Much has been written during the past two years about the Steelers run defense not being as stout as it was when players like Aaron Smith, James Farrior and Troy Polamalu were in their prime. Some of this angst has been well-deserved; especially after games like the one against the Chiefs two weeks ago. Steeler Nation has been waiting for players like Cam Heyward and Lawrence Timmons to step up while hoping that veterans like James Harrison, Brett Keisel and Larry Foote could carry on a proud tradition of hard-hitting and suffocating defense. While in some areas of the country, football is becoming more like basketball on grass, the Steeler fans demand that their teams epitomize the ethos of brute physicality. Brute physicality is what Steeler fans got from their defense against the Ravens, and this 3rd and short play from early in the 3rd quarter illustrates it well.

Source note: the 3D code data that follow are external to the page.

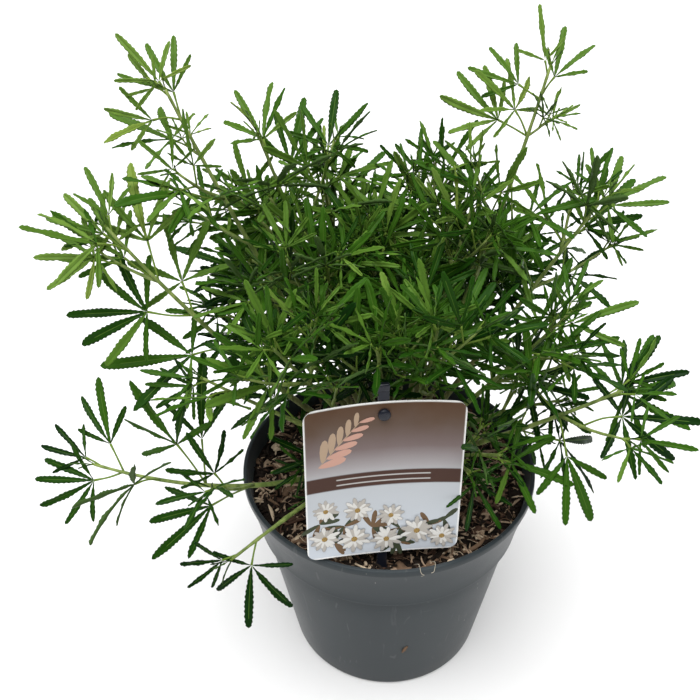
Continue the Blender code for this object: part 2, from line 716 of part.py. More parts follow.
def leaf_outline(leaf):
    """The leaf laid flat, clockwise from its stalk's foot: the hub at the origin, its axis along Y."""
    half_stalk = PETIOLE_WIDTH / 2
    stalk = (leaf.hub - leaf.base).length + PETIOLE_ROOT
    count = min(leaf.count, SOLID_LEAFLETS)
    points = [(half_stalk, -stalk), (-half_stalk, -stalk), (-half_stalk, -NOTCH_RADIUS)]
    step = math.radians(2 * leaf.spread / (count - 1))
    for index in range(count):
        share = 2 * index / (count - 1) - 1
        angle = math.radians(leaf.spread * share)
        length = leaf.length * (1 - SIDE_SHARE * abs(share))
        half_width = LEAFLET_WIDTH / 2 * min(1, length / FULL_WIDTH_LENGTH)
        if index:
            points.append(polar(NOTCH_RADIUS, angle - step / 2))
        lean = math.atan2(half_width, LEAFLET_WIDEST * length)
        points.append(polar(LEAFLET_WIDEST * length, angle - lean))
        points.append(polar(length, angle))
        points.append(polar(LEAFLET_WIDEST * length, angle + lean))
    points.append((half_stalk, -NOTCH_RADIUS))
    return points


def polar(radius, angle):
    """A point at an angle from the Y axis, turning towards +X."""
    return (radius * math.sin(angle), radius * math.cos(angle))


def leaf_mesh(leaf, extra=0):
    """A leaf as one thin plate with its stalk, bent into place; extra makes it thicker."""
    curve = flat_outline("leaf", [leaf_outline(leaf)], LEAF_THICKNESS + 2 * extra)
    mesh = drawn(curve)
    side = leaf.axis.cross(leaf.face)
    stalk = leaf.base - leaf.hub
    for vertex in mesh.vertices:
        across, forward, depth = vertex.co
        if forward < -NOTCH_RADIUS - HAIR:
            spot = leaf.hub + stalk * (-forward / stalk.length)
        else:
            spot = leaf.hub + leaf.axis * forward
            spot -= leaf.face * (across * across + forward * forward) * LEAF_DROOP
        vertex.co = spot + side * across + leaf.face * depth
    return mesh


def drawn(curve):
    """The closed triangulated mesh of a curve."""
    guide = bpy.data.objects.new("guide", curve)
    bpy.context.scene.collection.objects.link(guide)
    mesh = finished(guide)
    bpy.data.objects.remove(guide)
    bpy.data.curves.remove(curve)
    shape = bmesh.new()
    shape.from_mesh(mesh)
    bmesh.ops.remove_doubles(shape, verts=shape.verts, dist=WELD)
    bmesh.ops.recalc_face_normals(shape, faces=shape.faces)
    bmesh.ops.triangulate(shape, faces=shape.faces)
    shape.to_mesh(mesh)
    shape.free()
    return mesh


def stem_mesh(stem, section, extra=0):
    """A three-sided tapering stem along its points."""
    curve = bpy.data.curves.new("stem", "CURVE")
    curve.dimensions = "3D"
    curve.bevel_mode = "OBJECT"
    curve.bevel_object = section
    curve.use_fill_caps = True
    fill_spline(curve, stem, extra)
    return drawn(curve)


def fill_spline(curve, stem, extra=0):
    spline = curve.splines.new("POLY")
    spline.points.add(len(stem.points) - 1)
    spline.use_smooth = True
    for index, point in enumerate(stem.points):
        share = index / (len(stem.points) - 1)
        spline.points[index].co = (*point, 1)
        spline.points[index].radius = (
            stem.start_radius + (stem.end_radius - stem.start_radius) * share + extra
        )


def three_sided_section(cutters):
    """The triangle that a stem is drawn through, a unit from its middle to its corners."""
    curve = bpy.data.curves.new("three_sides", "CURVE")
    curve.dimensions = "2D"
    spline = curve.splines.new("POLY")
    spline.points.add(2)
    for index, point in enumerate(spline.points):
        angle = math.radians(90 - 120 * index)
        point.co = (math.cos(angle), math.sin(angle), 0, 1)
    spline.use_cyclic_u = True
    section = bpy.data.objects.new("three_sides", curve)
    section.hide_render = True
    cutters.objects.link(section)
    return section


def tree_of(meshes):
    """One search tree over several meshes, in world space."""
    corners = []
    faces = []
    for mesh in meshes:
        offset = len(corners)
        corners += [vertex.co.copy() for vertex in mesh.vertices]
        faces += [[offset + index for index in face.vertices] for face in mesh.polygons]
    return BVHTree.FromPolygons(corners, faces)


def touches(tree, others):
    return any(tree.overlap(other) for other in others)


def choose(shoots, fixed, section):
    """For each mass, the stems and leaves that stay clear of all the others."""
    grown = {shoot.name: grow(shoot) for shoot in shoots}
    stems = {}
    for shoot in shoots:
        stem = grown[shoot.name][0]
        stems[shoot.name] = [stem_mesh(stem, section, CLEARANCE)]
    chosen = {}
    taken = {name: [tree_of(meshes)] for name, meshes in stems.items()}
    for shoot in shoots:
        stem, leaves, twigs = grown[shoot.name]
        others = fixed + [tree for name in taken if name != shoot.name for tree in taken[name]]
        kept_stems = [stem]
        candidates = [(leaf.rank, index, leaf, None) for index, leaf in enumerate(leaves)]
        for index, (twig, twig_leaves) in enumerate(twigs):
            for leaf in twig_leaves:
                candidates.append((leaf.rank + TWIG_RANK, index, leaf, twig))
        candidates.sort(key=lambda row: (row[0] > FAN_RANK, abs(row[0] - MIDDLE_RANK), row[1]))
        kept = []
        for _, _, leaf, twig in candidates:
            if len(kept) == shoot.leaves:
                break
            if twig is not None and twig not in kept_stems:
                if touches(tree_of([stem_mesh(twig, section, CLEARANCE)]), others):
                    continue
            if touches(tree_of([leaf_mesh(leaf, CLEARANCE)]), others):
                continue
            kept.append(leaf)
            if twig is not None and twig not in kept_stems:
                kept_stems.append(twig)
        chosen[shoot.name] = (kept_stems, kept)
        solid = [stem_mesh(each, section) for each in kept_stems]
        solid += [leaf_mesh(leaf) for leaf in kept]
        taken[shoot.name] = [tree_of(solid)]
    return chosen


def make_mass(name, stems, leaves, section, surface, collection):
    """Fuses the twigs and leaves of a mass onto its stem."""
    pieces = bpy.data.collections.new(name + "_pieces")
    bpy.context.scene.collection.children.link(pieces)
    for stem in stems[1:]:
        pieces.objects.link(bpy.data.objects.new(name + "_twig", stem_mesh(stem, section)))
    for leaf in leaves:
        pieces.objects.link(bpy.data.objects.new(name + "_leaf", leaf_mesh(leaf)))
    made = place(name, stem_mesh(stems[0], section), surface, collection)
    fuse = made.modifiers.new("fuse", "BOOLEAN")
    fuse.operation = "UNION"
    fuse.operand_type = "COLLECTION"
    fuse.collection = pieces
    fuse.solver = "MANIFOLD"
    made.modifiers.new("triangles", "TRIANGULATE")
    slivers = made.modifiers.new("slivers", "DECIMATE")
    slivers.ratio = KEPT_TRIANGLES
    mesh = finished(made)
    made.modifiers.clear()
    made.data = mesh
    mesh.materials.clear()
    mesh.materials.append(surface)
    for piece in list(pieces.objects):
        bpy.data.objects.remove(piece)
    bpy.data.collections.remove(pieces)
    return made


def make_bough(shoot, surface, collection):
    """A bare tapering limb, from beside the foot to just short of its mass."""
    points = path_points(shoot, 0, shoot.bare, BOUGH_STEPS)
    last = (points[-1] - points[-2]).normalized()
    points[-1] = points[-1] - last * GAP
    curve = bpy.data.curves.new("bough_" + shoot.name, "CURVE")
    curve.dimensions = "3D"
    curve.bevel_depth = 1
    curve.bevel_resolution = 1
    curve.use_fill_caps = True
    fill_spline(curve, Stem(points, BOUGH_RADIUS, BOUGH_END_RADIUS))
    return place("bough_" + shoot.name, curve, surface, collection)


STARTS = starts_on_foot(SHOOTS)
LIMBS = limb_segments(SHOOTS)
CARD_ORIGIN = np.array(CARD_MIDDLE)
CARD_AXES = np.array(card_frame().to_3x3())


def main():
    for obj in list(bpy.data.objects):
        bpy.data.objects.remove(obj, do_unlink=True)
    parts = bpy.data.collections.new("mexican_orange_blossom")
    cutters = bpy.data.collections.new("cutters")
    bpy.context.scene.collection.children.link(parts)
    bpy.context.scene.collection.children.link(cutters)

    pot = make_pot(parts)
    soil = make_soil(parts)
    foot = make_foot(parts)
    card = make_card(parts)
    stake = make_stake(parts, cutters, soil)
    section = three_sided_section(cutters)
    bark = bpy.data.materials["bark"]
    green = material("leaf_green", (0.060, 0.150, 0.030), 0.45)
    boughs = [make_bough(shoot, bark, parts) for shoot in SHOOTS]

    bpy.context.view_layer.update()
    fixed = []
    for obj in [pot, soil, foot, card, stake, *boughs]:
        mesh = finished(obj)
        mesh.transform(obj.matrix_world)
        fixed.append(tree_of([mesh]))
    chosen = choose(SHOOTS, fixed, section)
    for shoot in SHOOTS:
        stems, leaves = chosen[shoot.name]
        make_mass("mass_" + shoot.name, stems, leaves, section, green, parts)

    for cutter in cutters.objects:
        cutter.hide_render = True
        cutter.display_type = "WIRE"


main()
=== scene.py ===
"""Looks of the mexican orange blossom with narrow leaves in its grey nursery pot.

The growth rule below is the one that the solids were made by, carried to finer sprigs. Every
leaf, stem and bough grows from the same named shoots. Metres, +Z up, -Y towards the viewer.
"""

import math
import random
from collections import namedtuple

import bmesh
import bpy
import numpy as np
from mathutils import Matrix, Quaternion, Vector, noise


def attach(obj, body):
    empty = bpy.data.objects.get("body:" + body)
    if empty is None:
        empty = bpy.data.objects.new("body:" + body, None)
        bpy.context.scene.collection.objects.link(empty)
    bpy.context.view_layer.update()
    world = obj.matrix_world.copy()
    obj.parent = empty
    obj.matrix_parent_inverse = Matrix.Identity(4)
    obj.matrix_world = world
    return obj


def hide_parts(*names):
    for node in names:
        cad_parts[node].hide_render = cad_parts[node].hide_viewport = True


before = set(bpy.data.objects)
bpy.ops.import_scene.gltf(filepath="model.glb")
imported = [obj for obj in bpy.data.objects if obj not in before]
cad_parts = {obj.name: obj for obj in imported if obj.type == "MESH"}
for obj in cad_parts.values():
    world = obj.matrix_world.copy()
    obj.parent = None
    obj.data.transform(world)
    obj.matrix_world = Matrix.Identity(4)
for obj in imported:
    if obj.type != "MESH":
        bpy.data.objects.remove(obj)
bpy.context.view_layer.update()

BODY = "root"
UP = Vector((0, 0, 1))
GAP = 0.0003

# Pot
POT_HEIGHT = 0.150
RIM_RADIUS = 0.095
COLLAR_DEPTH = 0.039
COLLAR_FOOT_RADIUS = 0.0872
LEDGE = 0.0030
BASE_RADIUS = 0.0665
WALL = 0.0024
FLOOR = 0.003

# Soil
SOIL_TOP = 0.1375
SOIL_MOUND = 0.003

# Woody foot: (share of its height, radius) from the ground up, and the rings of boughs on it
FOOT_HEIGHT = 0.042
FOOT_OUTLINE = ((0, 0.0155), (0.08, 0.0130), (0.35, 0.0105), (0.92, 0.0085), (1, 0.0065))
RING_LEVELS = (0.30, 0.56, 0.82)

# Label card on its stake
CARD_WIDTH = 0.087
CARD_HEIGHT = 0.102
CARD_THICKNESS = 0.0006
CARD_CORNER = 0.006
CARD_MIDDLE = Vector((-0.007, -0.0815, 0.1525))
CARD_LEAN = math.radians(7)
CARD_YAW = math.radians(7)
CARD_ROLL = math.radians(-1)
CARD_BEND_TOP = 0.006
CARD_BEND_FOOT = 0.002
CARD_HOLE_RADIUS = 0.0022
CARD_HOLE_DROP = 0.0075
STAKE_WIDTH = 0.006
STAKE_THICKNESS = 0.0028
STAKE_DEPTH = 0.026
STAKE_RISE = 0.010
BUTTON_RADIUS = 0.0034
BUTTON_THICKNESS = 0.0022

# Stems and boughs
BOUGH_RADIUS = 0.0023
BOUGH_STEPS = 5
STEM_STEPS = 5

# Leaves: the distances of the leaf pairs from the tip of their stem, then, for each pair from
# the tip down, the petiole's length, its angle to the stem, and the length of a leaflet
PAIR_PLACES = (0.004, 0.017, 0.038, 0.064, 0.093, 0.124, 0.156)
PETIOLES = (0.009, 0.016, 0.021, 0.024, 0.026, 0.026, 0.026)
PETIOLE_ANGLES = (24, 40, 50, 56, 60, 62, 64)
LEAFLETS = (0.029, 0.038, 0.043, 0.045, 0.046, 0.045, 0.044)
FULL_WIDTH_LENGTH = 0.047
LEAFLET_COUNTS = (5, 5, 5, 6, 7)
TIP_LEAFLET_COUNTS = (3, 4, 5)
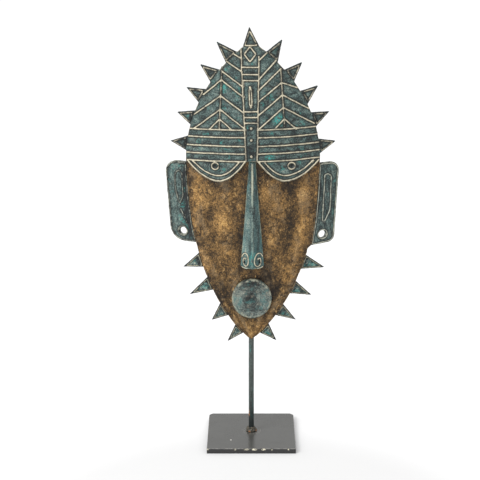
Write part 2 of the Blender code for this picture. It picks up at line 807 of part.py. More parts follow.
# Top, foot and hole as shares of the face's height, width past the face's edge at top and foot,
# outer corner radii, the foot's slant and the hole's distance from the face's edge
EARS = {
    -1: dict(top=0.9806, foot=0.5357, hole=0.5937, wide_top=LEFT_EAR_TOP_WIDTH, wide_foot=LEFT_EAR_FOOT_WIDTH,
             round_top=LEFT_EAR_TOP_ROUND, round_foot=LEFT_EAR_FOOT_ROUND, slant=0.0,
             hole_out=LEFT_EAR_HOLE_FROM_FACE),
    1: dict(top=0.9708, foot=0.5236, hole=0.5720, wide_top=RIGHT_EAR_TOP_WIDTH, wide_foot=RIGHT_EAR_FOOT_WIDTH,
            round_top=RIGHT_EAR_TOP_ROUND, round_foot=RIGHT_EAR_FOOT_ROUND, slant=EAR_FOOT_SLANT,
            hole_out=RIGHT_EAR_HOLE_FROM_FACE),
}


def face_side(side, z):
    return abs(face_edge(side, z))


def ear_frame(side):
    """Height of the ear's top and foot, and x of its outer edge at both, as if on the right."""
    ear = EARS[side]
    top = CHIN_HEIGHT + FACE_RISE * ear["top"]
    foot = CHIN_HEIGHT + FACE_RISE * ear["foot"]
    return top, foot, face_side(side, top) + ear["wide_top"], face_side(side, foot) + ear["wide_foot"]


def ear_hole(side):
    z = CHIN_HEIGHT + FACE_RISE * EARS[side]["hole"]
    return (face_side(side, z) + EARS[side]["hole_out"], z)


def rounded_corner(corner, before, after, radius, count=5):
    """An arc that replaces the corner between two straight sides."""
    corner, before, after = Vector(corner), Vector(before), Vector(after)
    one = (before - corner).normalized()
    two = (after - corner).normalized()
    half = one.angle(two) / 2
    start = corner + one * radius / math.tan(half)
    end = corner + two * radius / math.tan(half)
    centre = corner + (one + two).normalized() * radius / math.sin(half)
    points = []
    for index in range(count + 1):
        direction = ((start - centre).lerp(end - centre, index / count)).normalized()
        points.append(tuple(centre + direction * radius))
    return points


def ear_outline(side):
    ear = EARS[side]
    top, foot, wide_top, wide_foot = ear_frame(side)
    inner_top = (face_side(side, top) - EAR_TUCK, top)
    inner_foot = (face_side(side, foot - ear["slant"]) - EAR_TUCK, foot - ear["slant"])
    outer_top = (wide_top, top)
    outer_foot = (wide_foot, foot)
    outer = resample([inner_foot] + rounded_corner(outer_foot, inner_foot, outer_top, ear["round_foot"])
                     + rounded_corner(outer_top, outer_foot, inner_top, ear["round_top"]) + [inner_top], 0.012)
    count = 9
    heights = [top + (foot - top) * index / count for index in range(1, count)]
    return outer, [(face_side(side, z) - EAR_TUCK, z) for z in heights]


def ear_relief(side):
    """The rim thread, the long loop, the left ear's crease and the ring round the hole."""
    ear = EARS[side]
    top, foot, wide_top, wide_foot = ear_frame(side)
    rim = THREAD_WIDTH / 2 + EAR_RIM_MARGIN
    inner = THREAD_WIDTH * 0.8
    outer_top = (wide_top - rim, top - rim)
    outer_foot = (wide_foot - rim, foot + rim)
    inner_top = (face_side(side, top) + inner, top - rim)
    inner_foot = (face_side(side, foot) + inner, foot + rim - ear["slant"])
    line = ([inner_foot] + rounded_corner(outer_foot, inner_foot, outer_top, ear["round_foot"] - rim, 5)
            + rounded_corner(outer_top, outer_foot, inner_top, ear["round_top"] - rim, 5) + [inner_top])
    for index in range(1, 7):
        z = top + (foot - top) * index / 7
        line.append((face_side(side, z) + inner, z))
    relief = Relief()
    relief.thread(line, closed=True)
    relief.thread(on_ear(side, EAR_LOOPS[side]), closed=True, width=THREAD_WIDTH * 0.85)
    if side < 0:
        relief.thread(on_ear(side, EAR_CREASE), width=THREAD_WIDTH * 0.7)
    ring = EAR_HOLE_DIAMETER / 2 + EAR_RING_WIDTH / 2 + LAP_GAP
    relief.thread(circle(ear_hole(side), ring, 16), closed=True, width=EAR_RING_WIDTH)
    return relief


# The long loops in the ears: shares of the height from the top, and of the width from the face's side
EAR_LOOPS = {
    -1: [(0.140, 0.515), (0.112, 0.360), (0.151, 0.260), (0.288, 0.260), (0.424, 0.280), (0.527, 0.440),
         (0.493, 0.515), (0.405, 0.565), (0.307, 0.595), (0.200, 0.585)],
    1: [(0.155, 0.310), (0.140, 0.460), (0.173, 0.630), (0.333, 0.650), (0.498, 0.680), (0.603, 0.680),
        (0.726, 0.490), (0.726, 0.370), (0.626, 0.355), (0.498, 0.330), (0.333, 0.330), (0.206, 0.315)],
}
# The crease below the left ear's loop, in the same shares
EAR_CREASE = [(0.590, 0.450), (0.690, 0.330), (0.775, 0.215)]


def on_ear(side, shares):
    top, foot, wide_top, wide_foot = ear_frame(side)
    points = []
    for down, out in shares:
        z = top + (foot - top) * down
        inner = face_side(side, z)
        points.append((inner + (wide_top + (wide_foot - wide_top) * down - inner) * out, z))
    return points


def make_ear(name, side, material):
    outer, inner = ear_outline(side)
    relief = ear_relief(side)
    hole = circle(ear_hole(side), EAR_HOLE_DIAMETER / 2, 16)

    def mirrored(points):
        return [(side * x, z) for x, z in points]

    outline = mirrored(outer + inner)
    lines = [(mirrored(line), closed) for line, closed in relief.lines()]
    front = FACE_WALL + LAP_GAP
    plate(name, material, outline, front, front + EAR_WALL, holes=[mirrored(hole)], lines=lines,
          rise=lambda point: relief.height((side * point[0], point[1])))


# Rays below the cheeks

# Place up the face as a share of its height, fall below level in degrees, and reach and base
# as shares of the headdress rays'
JAW_RAYS = {
    -1: [(0.441, 27, 1.20, 1.05), (0.311, 33, 1.44, 0.99), (0.169, 44, 1.03, 1.04), (0.060, 49, 1.06, 0.82)],
    1: [(0.428, 21, 1.38, 1.07), (0.289, 28, 1.27, 0.99), (0.165, 35, 1.20, 0.96), (0.062, 47, 1.05, 0.91)],
}


def make_jaw_ray(name, side, share, fall, reach, base, material):
    z = CHIN_HEIGHT + FACE_RISE * share
    low, tip, high = ray_corners(face_edge, side, z, -fall, base * RAY_BASE, reach * RAY_REACH)
    turn = math.radians(fall)
    inward = (-side * JAW_RAY_TUCK * math.cos(turn), JAW_RAY_TUCK * math.sin(turn))
    tuck_low = (low[0] + inward[0], low[1] + inward[1])
    tuck_high = (high[0] + inward[0], high[1] + inward[1])
    outline = [tuck_low, low, tip, high, tuck_high]
    if side < 0:
        outline.reverse()
    relief = Relief()
    relief.thread(shrink_triangle([low, tip, high], RAY_FRAME), closed=True, width=RAY_THREAD_WIDTH)
    front = FACE_WALL + LAP_GAP
    plate(name, material, outline, front, front + JAW_RAY_WALL, lines=relief.lines(), rise=relief.height)


# Stand

def make_rod(material):
    low = PLATE_THICKNESS + JOINT_GAP
    high = BROW_HEIGHT - ROD_BELOW_BROW
    mesh = bmesh.new()
    bmesh.ops.create_cone(mesh, cap_ends=True, segments=16, radius1=ROD_DIAMETER / 2, radius2=ROD_DIAMETER / 2,
                          depth=high - low)
    bmesh.ops.translate(mesh, verts=mesh.verts, vec=(0.0, 0.0, (high + low) / 2))
    finish("rod", material, mesh, smooth=True)


def make_foot_weld(material):
    """A lumpy ring of braze round the rod's foot."""
    bore = ROD_DIAMETER / 2 + JOINT_GAP
    radius = BEAD_DIAMETER / 2
    low = PLATE_THICKNESS + JOINT_GAP
    profile = [(bore, 0.0), (radius, 0.0), (radius * 0.95, BEAD_HEIGHT * 0.30),
               (radius * 0.78, BEAD_HEIGHT * 0.62), (bore + radius * 0.19, BEAD_HEIGHT * 0.90), (bore, BEAD_HEIGHT)]
    count = 18
    mesh = bmesh.new()
    rings = []
    for index in range(count):
        turn = 2 * math.pi * index / count
        lump = 1.0 + 0.07 * math.sin(3 * turn + 0.6) + 0.05 * math.sin(5 * turn + 2.0)
        ring = []
        for out, up in profile:
            reach = bore + (out - bore) * lump
            ring.append(mesh.verts.new((reach * math.cos(turn), reach * math.sin(turn), low + up)))
        rings.append(ring)
    for ring, following in zip(rings, rings[1:] + rings[:1]):
        for index in range(len(profile)):
            after = (index + 1) % len(profile)
            mesh.faces.new([ring[index], following[index], following[after], ring[after]])
    finish("foot_weld", material, mesh, smooth=True)


def make_base_plate(material):
    half = PLATE_SIDE / 2
    clip = PLATE_CORNER_CLIP
    corners = [(-half, -half), (half, -half), (half, half - clip), (half - clip, half), (clip - half, half),
               (-half, half - clip)]
    mesh = bmesh.new()
    floor = mesh.faces.new([mesh.verts.new((x, y, 0.0)) for x, y in reversed(corners)])
    made = bmesh.ops.extrude_face_region(mesh, geom=[floor], use_keep_orig=True)
    lifted = [item for item in made["geom"] if isinstance(item, bmesh.types.BMVert)]
    bmesh.ops.translate(mesh, verts=lifted, vec=(0.0, 0.0, PLATE_THICKNESS))
    bmesh.ops.recalc_face_normals(mesh, faces=mesh.faces)
    item = finish("base_plate", material, mesh)
    bevel = item.modifiers.new("edge", "BEVEL")
    bevel.width = PLATE_EDGE_BEVEL
    bevel.segments = 1
    bevel.limit_method = "ANGLE"


def main():
    clear_scene()
    verdigris = make_material("verdigris_bronze", (0.12, 0.22, 0.21), 0.55, 0.6)
    bronze = make_material("brown_bronze", (0.40, 0.24, 0.11), 0.42, 0.9)
    dish = make_material("grey_green_bronze", (0.16, 0.25, 0.24), 0.50, 0.6)
    rod_skin = make_material("dark_rod_patina", (0.10, 0.13, 0.12), 0.50, 0.7)
    black = make_material("black_enamel", (0.03, 0.03, 0.03), 0.45, 0.0)
    braze = make_material("braze", (0.30, 0.20, 0.12), 0.50, 0.8)
    make_face(bronze)
    make_headdress(verdigris)
    make_nose(verdigris)
    make_mouth(dish)
    make_ear("ear_left", -1, verdigris)
    make_ear("ear_right", 1, verdigris)
    for side, word in ((-1, "left"), (1, "right")):
        for number, (share, fall, reach, base) in enumerate(JAW_RAYS[side], start=1):
            make_jaw_ray(f"jaw_ray_{word}_{number}", side, share, fall, reach, base, verdigris)
    make_rod(rod_skin)
    make_foot_weld(braze)
    make_base_plate(black)


main()
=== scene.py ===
import math

import bmesh
import bpy
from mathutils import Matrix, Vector, noise
from mathutils.kdtree import KDTree


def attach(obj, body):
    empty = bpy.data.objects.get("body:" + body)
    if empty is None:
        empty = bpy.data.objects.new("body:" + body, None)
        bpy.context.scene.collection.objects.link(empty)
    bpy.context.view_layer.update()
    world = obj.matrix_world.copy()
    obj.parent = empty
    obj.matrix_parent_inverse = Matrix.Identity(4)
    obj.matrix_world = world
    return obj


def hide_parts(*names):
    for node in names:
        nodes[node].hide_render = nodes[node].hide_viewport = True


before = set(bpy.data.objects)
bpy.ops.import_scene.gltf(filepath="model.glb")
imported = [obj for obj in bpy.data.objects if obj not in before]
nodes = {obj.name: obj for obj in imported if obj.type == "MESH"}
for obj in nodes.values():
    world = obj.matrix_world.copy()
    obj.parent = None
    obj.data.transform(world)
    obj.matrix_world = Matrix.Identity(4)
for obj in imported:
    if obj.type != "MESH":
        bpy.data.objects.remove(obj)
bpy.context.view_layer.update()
coarse = 1.0
noise.seed_set(7)  # else noise_vector changes with every run
print("frame loaded, nodes:", len(nodes))

# the bowed sheet that the mask follows: y = skinY + x squared / (2 * radius)
bow = dict(skinY=-0.0058, radius=0.165)
mmInMetre = 1000
farOff = 9.0  # far away, in millimetres


# helpers that every piece uses

def deselectAll():
    active = bpy.context.view_layer.objects.active
    if active and active.mode != "OBJECT":
        bpy.ops.object.mode_set(mode="OBJECT")
    bpy.ops.object.select_all(action="DESELECT")


def makeActive(piece):
    deselectAll()
    piece.select_set(True)
    bpy.context.view_layer.objects.active = piece


def applyModifier(piece, name):
    makeActive(piece)
    bpy.ops.object.modifier_apply(modifier=name)


def editAll(piece, *steps):  # steps on the whole mesh, each an operator and its settings
    makeActive(piece)
    bpy.ops.object.mode_set(mode="EDIT")
    bpy.ops.mesh.select_all(action="SELECT")
    for operation, settings in steps:
        operation(**settings)
    bpy.ops.object.mode_set(mode="OBJECT")


def copyNode(nodeName, pieceName, mergeWithin=0.000004):
    piece = bpy.data.objects.new(pieceName, nodes[nodeName].data.copy())
    piece.data.name = pieceName
    bpy.context.scene.collection.objects.link(piece)
    piece.data.materials.clear()
    editAll(piece, (bpy.ops.mesh.remove_doubles, dict(threshold=mergeWithin)))
    return piece


def depthOf(point):  # distance behind the face's skin, square to the bowed sheet
    slope = point.x / bow["radius"]
    return (point.y - bow["skinY"] - point.x ** 2 / (2 * bow["radius"])) / math.hypot(1, slope)


def outwards(point):  # the sheet's front normal at this place
    return Vector((point.x / bow["radius"], -1.0, 0.0)).normalized()


def pointsAlong(edges, step=0.0006):
    points = []
    for edge in edges:
        start, end = edge.verts[0].co, edge.verts[1].co
        count = max(1, math.ceil((end - start).length / step))
        points += [start.lerp(end, index / count) for index in range(count + 1)]
    return points


def treeOf(points):
    tree = KDTree(len(points))
    for index, point in enumerate(points):
        tree.insert(point, index)
    tree.balance()
    return tree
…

The Steelers have been waiting for their young defensive lineman to learn how to play defensive line the John Mitchell way. Heyward shows on this play that he is starting to understand. First, look at his pad level. There are not a lot of 6' 5" dudes that are north of 300 pounds that have enough flexibility in the hips, knees and ankles to fire off the ball with power and leverage as is displayed here. He occupies both the guard and the tackle while giving up absolutely no ground. This allows Foote to run free. Hampton gets double teamed also and actually gives up some ground. But, since he has been killing Matt Birk all game, the guard does not even entertain the thought of climbing to Timmons. Timmons then fits in the open window.
Now for the obvious: Woodley destroys the tight end. Remember when we discussed pad level? The Ravens tight end does not have it, while Woodley is playing underneath his hands. Woodley's power allows him to run his feet through the block. The mistake that a lot of younger players make here would be to try and throw the tight end immediately and attempt to tackle the back. A good back like Rice will take advantage and cut off of that. Woodley maintains leverage so he has a two-way go. If Rice tries to go either outside or inside, 56 can make a play.
Harrison and Keisel are slanting backside to the offensive strength. Both get penetration. Because of Woodley and Foote's penetration, Rice wants to cut back, but there is a wall there. Rice has to try to cut all the way back behind Harrison. This eliminates all of his power and allows Lewis to make an easy play. Lewis is playing the tight end man, and he immediately attacks when the tight end blocks Harrison. Don't discount this effort by Lewis. There are a lot of corners that do not like to stick their nose in and tackle a back like Rice.
As was discussed in the article about stopping the T-E stunt, communication amongst the offensive linemen is vital. Unfortunately, we see what happens when there is a miscommunication on this crucial 3rd down play.
The key to understanding this play is to watch Pouncey and Dwyer. Pouncey immediately goes right; as do Foster and Adams. Dwyer then goes to the A gap to Pouncey's left. The Steelers are in a half slide with Dwyer scanning for a linebacker blitz.
The problem is that Colon thinks he is part of the slide protection. He blocks the linebacker. Starks knows that he has to block Suggs and he is expecting that Colon is going to block Ngata. Starks and Colon have to communicate on this play as to whether Colon can be part of the slide or not. Colon must think that Starks is blocking Ngata. There is no way he thinks Dwyer is supposed to block him. If Colon blocks Ngata and Dwyer blocks the linebacker, the play has a chance at being successful.
Finally, watch the receivers. None are breaking hot, and they shouldn't be. The Steelers should have this blocked. However, the lack of communication leaves Leftwich with no option except to take the sack.